§ **YOUR INSTRUCTIONS**: Every line that holds the string "imported" is to be identified and copied.

§ **RECORDS FOR THE TASK**:
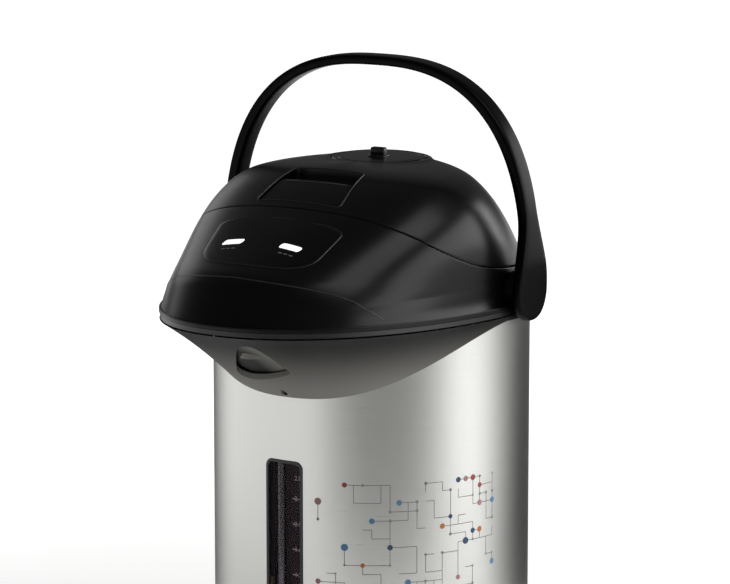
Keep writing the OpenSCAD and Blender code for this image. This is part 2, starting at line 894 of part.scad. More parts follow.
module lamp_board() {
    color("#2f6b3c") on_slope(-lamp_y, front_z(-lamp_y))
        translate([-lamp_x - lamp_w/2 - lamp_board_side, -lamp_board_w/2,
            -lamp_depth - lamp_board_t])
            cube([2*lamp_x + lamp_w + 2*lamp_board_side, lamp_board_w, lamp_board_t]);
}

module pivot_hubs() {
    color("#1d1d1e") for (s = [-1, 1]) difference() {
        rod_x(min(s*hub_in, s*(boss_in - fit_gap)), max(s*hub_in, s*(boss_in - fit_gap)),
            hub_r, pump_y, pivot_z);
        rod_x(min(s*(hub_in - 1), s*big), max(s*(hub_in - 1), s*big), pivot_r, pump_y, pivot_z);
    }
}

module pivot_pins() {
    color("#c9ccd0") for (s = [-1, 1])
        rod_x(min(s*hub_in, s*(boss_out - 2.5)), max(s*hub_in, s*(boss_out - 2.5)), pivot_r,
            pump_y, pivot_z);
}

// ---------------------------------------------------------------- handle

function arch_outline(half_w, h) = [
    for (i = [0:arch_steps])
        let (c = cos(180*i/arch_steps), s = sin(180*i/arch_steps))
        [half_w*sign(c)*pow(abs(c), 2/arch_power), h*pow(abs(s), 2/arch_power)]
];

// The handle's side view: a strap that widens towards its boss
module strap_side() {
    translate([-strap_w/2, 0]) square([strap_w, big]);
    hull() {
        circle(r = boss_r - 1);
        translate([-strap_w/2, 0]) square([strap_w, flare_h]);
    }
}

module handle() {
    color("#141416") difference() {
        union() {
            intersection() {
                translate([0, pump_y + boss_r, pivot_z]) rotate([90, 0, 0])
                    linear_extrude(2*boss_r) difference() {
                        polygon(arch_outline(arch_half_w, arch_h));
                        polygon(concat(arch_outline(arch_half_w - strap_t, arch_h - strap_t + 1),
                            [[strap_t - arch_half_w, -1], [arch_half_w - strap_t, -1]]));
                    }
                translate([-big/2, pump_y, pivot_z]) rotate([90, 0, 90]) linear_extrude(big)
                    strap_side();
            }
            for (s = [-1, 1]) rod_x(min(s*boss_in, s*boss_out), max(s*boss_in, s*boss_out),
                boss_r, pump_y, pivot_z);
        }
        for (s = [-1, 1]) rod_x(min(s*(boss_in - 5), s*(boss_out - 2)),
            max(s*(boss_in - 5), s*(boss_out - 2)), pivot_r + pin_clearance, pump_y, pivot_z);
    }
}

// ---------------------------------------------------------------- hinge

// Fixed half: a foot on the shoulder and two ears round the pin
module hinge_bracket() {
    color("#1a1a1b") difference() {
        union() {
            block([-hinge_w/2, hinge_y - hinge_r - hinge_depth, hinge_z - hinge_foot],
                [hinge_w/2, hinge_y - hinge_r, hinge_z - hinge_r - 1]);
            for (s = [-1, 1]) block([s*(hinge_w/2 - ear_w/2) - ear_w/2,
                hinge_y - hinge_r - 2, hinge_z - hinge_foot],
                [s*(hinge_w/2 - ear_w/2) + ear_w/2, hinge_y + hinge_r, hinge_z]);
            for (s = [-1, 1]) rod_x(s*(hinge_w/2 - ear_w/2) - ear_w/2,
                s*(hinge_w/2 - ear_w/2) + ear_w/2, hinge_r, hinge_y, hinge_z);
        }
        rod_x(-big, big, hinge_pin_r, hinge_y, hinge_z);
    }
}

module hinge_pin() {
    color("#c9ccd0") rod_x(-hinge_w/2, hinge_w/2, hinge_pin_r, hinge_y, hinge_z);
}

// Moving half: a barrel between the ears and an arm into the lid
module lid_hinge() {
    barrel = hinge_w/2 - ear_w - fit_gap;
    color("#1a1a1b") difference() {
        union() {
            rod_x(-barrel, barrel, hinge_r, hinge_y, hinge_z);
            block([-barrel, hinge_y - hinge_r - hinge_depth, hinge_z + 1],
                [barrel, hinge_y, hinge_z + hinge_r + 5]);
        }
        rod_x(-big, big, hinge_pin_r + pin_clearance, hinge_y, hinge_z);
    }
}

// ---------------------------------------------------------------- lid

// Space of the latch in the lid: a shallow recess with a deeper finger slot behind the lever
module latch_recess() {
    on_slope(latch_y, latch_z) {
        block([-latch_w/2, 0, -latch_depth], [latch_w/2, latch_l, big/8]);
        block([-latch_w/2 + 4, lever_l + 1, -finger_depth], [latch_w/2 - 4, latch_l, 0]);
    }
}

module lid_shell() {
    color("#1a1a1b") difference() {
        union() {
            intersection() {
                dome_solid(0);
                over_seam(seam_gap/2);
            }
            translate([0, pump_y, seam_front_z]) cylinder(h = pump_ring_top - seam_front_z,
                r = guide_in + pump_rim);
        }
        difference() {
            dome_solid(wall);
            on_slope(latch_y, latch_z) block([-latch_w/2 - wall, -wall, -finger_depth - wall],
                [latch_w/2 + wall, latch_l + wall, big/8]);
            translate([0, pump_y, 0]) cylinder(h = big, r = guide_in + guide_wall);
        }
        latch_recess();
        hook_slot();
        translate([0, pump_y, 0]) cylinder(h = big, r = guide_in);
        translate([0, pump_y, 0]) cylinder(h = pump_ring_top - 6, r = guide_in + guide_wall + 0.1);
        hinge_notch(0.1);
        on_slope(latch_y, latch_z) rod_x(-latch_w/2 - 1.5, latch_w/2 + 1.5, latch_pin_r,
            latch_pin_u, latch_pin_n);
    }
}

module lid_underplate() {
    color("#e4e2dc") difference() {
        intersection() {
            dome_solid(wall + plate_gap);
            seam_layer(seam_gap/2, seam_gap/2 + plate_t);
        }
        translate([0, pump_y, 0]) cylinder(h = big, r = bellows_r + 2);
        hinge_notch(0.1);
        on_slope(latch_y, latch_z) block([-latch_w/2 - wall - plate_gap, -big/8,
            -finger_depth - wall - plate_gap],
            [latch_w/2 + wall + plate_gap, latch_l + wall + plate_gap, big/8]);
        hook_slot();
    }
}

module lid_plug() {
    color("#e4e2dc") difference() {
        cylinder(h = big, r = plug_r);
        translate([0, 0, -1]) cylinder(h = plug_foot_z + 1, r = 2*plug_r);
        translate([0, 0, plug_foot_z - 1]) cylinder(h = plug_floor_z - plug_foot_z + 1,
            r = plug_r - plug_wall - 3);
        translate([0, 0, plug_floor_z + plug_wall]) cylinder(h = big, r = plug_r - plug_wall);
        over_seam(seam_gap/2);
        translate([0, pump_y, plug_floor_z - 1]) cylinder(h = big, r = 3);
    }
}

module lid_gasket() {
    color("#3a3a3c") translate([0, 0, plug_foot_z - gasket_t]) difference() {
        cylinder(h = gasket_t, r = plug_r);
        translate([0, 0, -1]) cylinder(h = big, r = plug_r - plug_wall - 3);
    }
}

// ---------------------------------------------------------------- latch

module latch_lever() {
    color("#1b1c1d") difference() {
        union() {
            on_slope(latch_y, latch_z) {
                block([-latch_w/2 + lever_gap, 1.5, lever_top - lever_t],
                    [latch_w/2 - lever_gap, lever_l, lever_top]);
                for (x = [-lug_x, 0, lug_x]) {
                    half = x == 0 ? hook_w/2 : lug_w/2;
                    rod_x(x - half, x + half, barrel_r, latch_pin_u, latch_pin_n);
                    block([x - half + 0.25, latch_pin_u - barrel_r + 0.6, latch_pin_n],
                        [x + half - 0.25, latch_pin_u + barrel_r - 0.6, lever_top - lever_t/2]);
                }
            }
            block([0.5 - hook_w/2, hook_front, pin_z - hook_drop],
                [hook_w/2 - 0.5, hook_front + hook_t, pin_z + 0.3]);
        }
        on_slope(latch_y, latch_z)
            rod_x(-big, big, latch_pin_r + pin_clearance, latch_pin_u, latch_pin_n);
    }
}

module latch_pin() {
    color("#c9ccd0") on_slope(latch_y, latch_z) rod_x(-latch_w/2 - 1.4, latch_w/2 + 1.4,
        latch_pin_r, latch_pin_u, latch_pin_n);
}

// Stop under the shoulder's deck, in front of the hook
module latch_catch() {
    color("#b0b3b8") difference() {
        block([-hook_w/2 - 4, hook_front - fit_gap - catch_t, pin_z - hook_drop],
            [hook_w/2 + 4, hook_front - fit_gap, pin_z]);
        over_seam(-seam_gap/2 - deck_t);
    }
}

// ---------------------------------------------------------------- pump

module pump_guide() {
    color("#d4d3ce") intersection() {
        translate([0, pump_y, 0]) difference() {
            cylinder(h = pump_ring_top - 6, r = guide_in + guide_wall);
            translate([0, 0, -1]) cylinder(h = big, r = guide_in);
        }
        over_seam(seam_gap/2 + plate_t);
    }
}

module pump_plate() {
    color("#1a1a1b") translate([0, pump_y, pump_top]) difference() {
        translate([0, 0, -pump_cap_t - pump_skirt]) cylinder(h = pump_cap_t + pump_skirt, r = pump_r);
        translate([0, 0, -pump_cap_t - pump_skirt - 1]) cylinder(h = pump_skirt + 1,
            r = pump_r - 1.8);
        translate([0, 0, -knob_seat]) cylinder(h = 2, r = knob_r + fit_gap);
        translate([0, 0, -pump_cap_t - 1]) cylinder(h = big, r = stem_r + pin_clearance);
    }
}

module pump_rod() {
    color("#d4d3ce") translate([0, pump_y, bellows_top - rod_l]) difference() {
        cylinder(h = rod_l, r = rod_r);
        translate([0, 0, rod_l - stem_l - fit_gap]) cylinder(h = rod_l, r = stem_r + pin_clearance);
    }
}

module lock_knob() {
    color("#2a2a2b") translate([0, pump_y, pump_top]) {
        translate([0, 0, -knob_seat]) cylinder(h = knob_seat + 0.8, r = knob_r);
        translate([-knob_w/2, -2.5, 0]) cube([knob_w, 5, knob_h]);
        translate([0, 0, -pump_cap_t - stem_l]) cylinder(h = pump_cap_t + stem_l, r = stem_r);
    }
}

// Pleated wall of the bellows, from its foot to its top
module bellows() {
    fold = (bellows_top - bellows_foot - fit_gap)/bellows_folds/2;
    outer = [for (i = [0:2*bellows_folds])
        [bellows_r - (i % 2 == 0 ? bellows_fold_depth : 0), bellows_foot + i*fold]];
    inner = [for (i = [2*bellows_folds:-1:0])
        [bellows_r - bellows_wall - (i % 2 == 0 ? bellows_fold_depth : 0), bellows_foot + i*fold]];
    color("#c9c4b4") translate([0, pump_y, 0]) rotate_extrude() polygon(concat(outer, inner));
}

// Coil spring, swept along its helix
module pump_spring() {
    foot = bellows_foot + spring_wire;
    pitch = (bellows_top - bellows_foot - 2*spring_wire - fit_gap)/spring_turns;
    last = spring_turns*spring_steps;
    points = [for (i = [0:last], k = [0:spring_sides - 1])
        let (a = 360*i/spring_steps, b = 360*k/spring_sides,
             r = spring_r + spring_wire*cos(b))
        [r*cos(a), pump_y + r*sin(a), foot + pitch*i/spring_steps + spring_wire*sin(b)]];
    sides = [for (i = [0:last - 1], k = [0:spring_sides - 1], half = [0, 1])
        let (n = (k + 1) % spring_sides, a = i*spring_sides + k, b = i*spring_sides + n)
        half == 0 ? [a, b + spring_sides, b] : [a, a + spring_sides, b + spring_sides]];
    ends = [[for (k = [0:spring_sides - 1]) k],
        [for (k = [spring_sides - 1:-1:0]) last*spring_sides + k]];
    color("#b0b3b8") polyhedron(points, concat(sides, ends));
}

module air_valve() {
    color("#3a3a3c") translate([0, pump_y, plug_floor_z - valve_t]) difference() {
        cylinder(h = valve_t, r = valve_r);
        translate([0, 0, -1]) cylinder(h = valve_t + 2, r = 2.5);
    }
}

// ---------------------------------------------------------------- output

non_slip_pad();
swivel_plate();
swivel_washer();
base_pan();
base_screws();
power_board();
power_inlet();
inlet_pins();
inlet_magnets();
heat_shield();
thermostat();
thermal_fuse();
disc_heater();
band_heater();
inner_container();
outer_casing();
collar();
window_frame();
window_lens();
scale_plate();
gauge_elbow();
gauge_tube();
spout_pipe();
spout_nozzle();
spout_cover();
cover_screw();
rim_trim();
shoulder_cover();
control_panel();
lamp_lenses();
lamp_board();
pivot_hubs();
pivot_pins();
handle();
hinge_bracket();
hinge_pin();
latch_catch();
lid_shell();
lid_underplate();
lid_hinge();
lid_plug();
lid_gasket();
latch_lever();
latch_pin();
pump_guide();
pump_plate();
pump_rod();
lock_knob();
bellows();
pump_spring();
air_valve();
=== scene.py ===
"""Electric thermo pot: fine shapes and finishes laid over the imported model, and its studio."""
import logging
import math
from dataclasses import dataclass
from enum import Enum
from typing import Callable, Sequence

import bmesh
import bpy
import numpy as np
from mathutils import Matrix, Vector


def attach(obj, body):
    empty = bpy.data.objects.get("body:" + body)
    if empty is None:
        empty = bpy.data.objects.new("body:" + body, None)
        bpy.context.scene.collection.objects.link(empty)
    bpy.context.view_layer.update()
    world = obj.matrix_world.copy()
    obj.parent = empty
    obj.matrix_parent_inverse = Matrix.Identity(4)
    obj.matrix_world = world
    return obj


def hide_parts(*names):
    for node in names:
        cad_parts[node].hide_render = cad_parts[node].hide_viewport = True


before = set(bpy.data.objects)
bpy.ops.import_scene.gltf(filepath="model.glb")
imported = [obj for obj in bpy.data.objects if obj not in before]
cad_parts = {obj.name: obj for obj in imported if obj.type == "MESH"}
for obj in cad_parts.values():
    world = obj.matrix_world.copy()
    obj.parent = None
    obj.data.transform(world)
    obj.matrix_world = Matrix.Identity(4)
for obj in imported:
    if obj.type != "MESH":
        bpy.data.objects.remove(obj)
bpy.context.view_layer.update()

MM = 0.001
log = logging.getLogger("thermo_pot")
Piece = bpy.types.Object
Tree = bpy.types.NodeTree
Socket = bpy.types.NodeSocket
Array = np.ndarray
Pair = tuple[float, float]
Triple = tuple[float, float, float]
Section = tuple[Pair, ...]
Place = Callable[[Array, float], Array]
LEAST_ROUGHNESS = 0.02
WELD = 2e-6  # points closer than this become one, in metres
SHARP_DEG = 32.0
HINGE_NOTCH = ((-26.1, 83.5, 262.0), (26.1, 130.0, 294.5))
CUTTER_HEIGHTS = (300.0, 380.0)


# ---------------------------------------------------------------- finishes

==

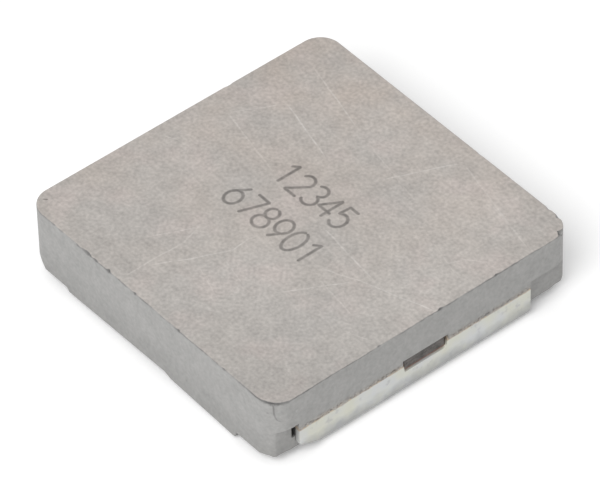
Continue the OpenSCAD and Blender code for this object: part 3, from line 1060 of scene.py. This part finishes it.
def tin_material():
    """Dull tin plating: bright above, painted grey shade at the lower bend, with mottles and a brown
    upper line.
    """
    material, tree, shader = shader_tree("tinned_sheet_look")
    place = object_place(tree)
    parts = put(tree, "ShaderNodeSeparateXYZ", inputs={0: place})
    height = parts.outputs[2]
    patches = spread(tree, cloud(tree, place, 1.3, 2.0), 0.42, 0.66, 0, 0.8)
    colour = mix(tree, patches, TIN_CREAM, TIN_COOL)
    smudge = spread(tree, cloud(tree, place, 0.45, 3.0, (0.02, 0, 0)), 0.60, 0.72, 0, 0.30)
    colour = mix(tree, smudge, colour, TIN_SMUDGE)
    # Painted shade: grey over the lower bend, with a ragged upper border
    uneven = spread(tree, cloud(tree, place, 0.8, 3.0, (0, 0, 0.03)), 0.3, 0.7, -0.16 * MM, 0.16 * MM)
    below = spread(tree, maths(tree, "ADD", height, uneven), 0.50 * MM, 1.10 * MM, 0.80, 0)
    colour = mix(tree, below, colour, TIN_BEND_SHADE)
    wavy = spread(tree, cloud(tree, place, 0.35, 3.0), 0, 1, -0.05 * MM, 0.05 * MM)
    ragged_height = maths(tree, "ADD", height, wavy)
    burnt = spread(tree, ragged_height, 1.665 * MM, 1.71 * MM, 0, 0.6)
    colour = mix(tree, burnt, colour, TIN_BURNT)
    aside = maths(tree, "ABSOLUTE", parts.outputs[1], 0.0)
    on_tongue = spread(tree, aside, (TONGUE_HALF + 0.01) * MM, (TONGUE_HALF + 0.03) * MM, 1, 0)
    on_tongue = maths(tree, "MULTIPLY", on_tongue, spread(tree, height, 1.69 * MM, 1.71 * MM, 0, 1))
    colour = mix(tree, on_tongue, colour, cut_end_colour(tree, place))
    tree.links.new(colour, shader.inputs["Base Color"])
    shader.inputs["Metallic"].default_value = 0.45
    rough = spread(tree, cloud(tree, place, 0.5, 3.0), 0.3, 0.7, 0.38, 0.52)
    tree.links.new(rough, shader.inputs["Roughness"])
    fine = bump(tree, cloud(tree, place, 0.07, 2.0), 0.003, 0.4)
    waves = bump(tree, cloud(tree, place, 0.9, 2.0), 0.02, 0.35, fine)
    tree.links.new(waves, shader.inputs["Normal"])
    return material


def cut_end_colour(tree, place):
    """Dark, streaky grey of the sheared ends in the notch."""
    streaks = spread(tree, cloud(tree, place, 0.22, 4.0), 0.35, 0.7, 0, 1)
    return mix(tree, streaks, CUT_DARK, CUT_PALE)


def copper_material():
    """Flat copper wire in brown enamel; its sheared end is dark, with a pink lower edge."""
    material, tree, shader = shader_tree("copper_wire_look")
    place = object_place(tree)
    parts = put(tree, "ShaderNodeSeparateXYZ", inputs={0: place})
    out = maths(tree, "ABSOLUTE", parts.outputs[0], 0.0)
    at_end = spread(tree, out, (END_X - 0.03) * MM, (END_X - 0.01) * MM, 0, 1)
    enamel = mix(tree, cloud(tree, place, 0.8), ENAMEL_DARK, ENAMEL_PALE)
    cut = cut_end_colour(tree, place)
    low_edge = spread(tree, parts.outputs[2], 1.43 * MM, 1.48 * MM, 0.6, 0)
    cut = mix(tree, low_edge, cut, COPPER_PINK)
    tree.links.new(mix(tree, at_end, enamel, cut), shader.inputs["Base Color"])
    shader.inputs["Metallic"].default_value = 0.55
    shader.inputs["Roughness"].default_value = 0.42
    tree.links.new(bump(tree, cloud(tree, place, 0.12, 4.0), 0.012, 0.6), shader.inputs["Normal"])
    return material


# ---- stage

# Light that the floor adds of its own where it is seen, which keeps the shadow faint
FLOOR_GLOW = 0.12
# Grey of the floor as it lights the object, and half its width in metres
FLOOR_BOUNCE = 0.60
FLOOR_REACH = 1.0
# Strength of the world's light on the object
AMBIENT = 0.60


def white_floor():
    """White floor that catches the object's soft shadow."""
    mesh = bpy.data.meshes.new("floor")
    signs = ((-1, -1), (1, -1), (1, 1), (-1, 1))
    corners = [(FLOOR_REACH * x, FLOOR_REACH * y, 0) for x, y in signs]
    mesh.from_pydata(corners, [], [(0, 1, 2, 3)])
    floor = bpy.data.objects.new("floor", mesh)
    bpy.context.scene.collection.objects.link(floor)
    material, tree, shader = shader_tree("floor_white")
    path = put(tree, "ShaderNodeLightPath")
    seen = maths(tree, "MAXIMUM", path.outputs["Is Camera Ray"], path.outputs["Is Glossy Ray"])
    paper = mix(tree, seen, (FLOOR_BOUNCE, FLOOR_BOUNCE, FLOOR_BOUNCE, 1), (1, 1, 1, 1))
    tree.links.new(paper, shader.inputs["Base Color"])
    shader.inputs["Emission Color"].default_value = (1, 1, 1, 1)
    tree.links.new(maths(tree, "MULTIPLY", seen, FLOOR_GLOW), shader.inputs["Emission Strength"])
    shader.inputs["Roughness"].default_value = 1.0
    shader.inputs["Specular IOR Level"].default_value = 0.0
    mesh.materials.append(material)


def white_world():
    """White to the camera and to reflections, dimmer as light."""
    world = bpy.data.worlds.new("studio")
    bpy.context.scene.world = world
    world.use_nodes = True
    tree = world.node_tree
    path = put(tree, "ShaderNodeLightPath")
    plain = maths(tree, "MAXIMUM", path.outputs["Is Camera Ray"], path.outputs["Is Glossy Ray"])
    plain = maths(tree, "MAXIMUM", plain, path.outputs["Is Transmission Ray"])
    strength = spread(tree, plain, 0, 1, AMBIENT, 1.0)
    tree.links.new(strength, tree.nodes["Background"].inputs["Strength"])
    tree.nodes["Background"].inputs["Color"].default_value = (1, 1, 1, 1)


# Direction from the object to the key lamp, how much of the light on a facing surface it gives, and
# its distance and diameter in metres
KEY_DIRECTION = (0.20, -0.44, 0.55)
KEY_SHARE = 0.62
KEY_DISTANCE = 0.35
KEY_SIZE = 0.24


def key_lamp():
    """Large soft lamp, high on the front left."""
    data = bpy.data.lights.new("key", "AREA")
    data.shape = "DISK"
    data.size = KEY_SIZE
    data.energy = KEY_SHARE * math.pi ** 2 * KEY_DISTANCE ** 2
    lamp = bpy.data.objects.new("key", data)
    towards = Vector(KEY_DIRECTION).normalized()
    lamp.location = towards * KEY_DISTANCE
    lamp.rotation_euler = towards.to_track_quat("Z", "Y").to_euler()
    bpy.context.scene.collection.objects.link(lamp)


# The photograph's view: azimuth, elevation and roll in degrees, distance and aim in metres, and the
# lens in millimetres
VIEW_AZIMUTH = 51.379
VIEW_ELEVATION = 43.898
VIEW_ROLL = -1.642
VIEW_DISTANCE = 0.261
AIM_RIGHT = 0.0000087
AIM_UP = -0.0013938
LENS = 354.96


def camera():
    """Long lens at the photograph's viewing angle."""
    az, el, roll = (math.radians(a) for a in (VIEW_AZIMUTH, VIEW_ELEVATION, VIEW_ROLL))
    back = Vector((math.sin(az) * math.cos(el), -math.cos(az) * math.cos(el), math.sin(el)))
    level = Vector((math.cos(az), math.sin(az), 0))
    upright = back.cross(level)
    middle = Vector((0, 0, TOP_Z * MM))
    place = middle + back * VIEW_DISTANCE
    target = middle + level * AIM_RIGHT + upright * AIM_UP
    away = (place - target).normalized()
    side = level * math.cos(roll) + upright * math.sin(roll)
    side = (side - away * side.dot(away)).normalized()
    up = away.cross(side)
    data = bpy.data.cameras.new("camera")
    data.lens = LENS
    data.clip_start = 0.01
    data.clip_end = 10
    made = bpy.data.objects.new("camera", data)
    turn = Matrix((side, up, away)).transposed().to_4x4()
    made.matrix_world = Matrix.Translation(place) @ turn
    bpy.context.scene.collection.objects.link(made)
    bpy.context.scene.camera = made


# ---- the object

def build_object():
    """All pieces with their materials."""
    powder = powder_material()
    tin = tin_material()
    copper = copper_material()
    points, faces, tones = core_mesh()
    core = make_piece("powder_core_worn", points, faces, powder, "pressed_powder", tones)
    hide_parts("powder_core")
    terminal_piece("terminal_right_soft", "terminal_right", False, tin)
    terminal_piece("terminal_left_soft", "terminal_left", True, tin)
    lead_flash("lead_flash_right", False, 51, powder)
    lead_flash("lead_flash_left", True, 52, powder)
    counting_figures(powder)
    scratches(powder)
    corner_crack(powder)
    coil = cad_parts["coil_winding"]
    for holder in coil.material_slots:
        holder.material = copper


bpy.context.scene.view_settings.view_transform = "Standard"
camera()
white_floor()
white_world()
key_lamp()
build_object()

§ **EXERCISE RESPONSE**:
"""Electric thermo pot: fine shapes and finishes laid over the imported model, and its studio."""
imported = [obj for obj in bpy.data.objects if obj not in before]
cad_parts = {obj.name: obj for obj in imported if obj.type == "MESH"}
for obj in imported:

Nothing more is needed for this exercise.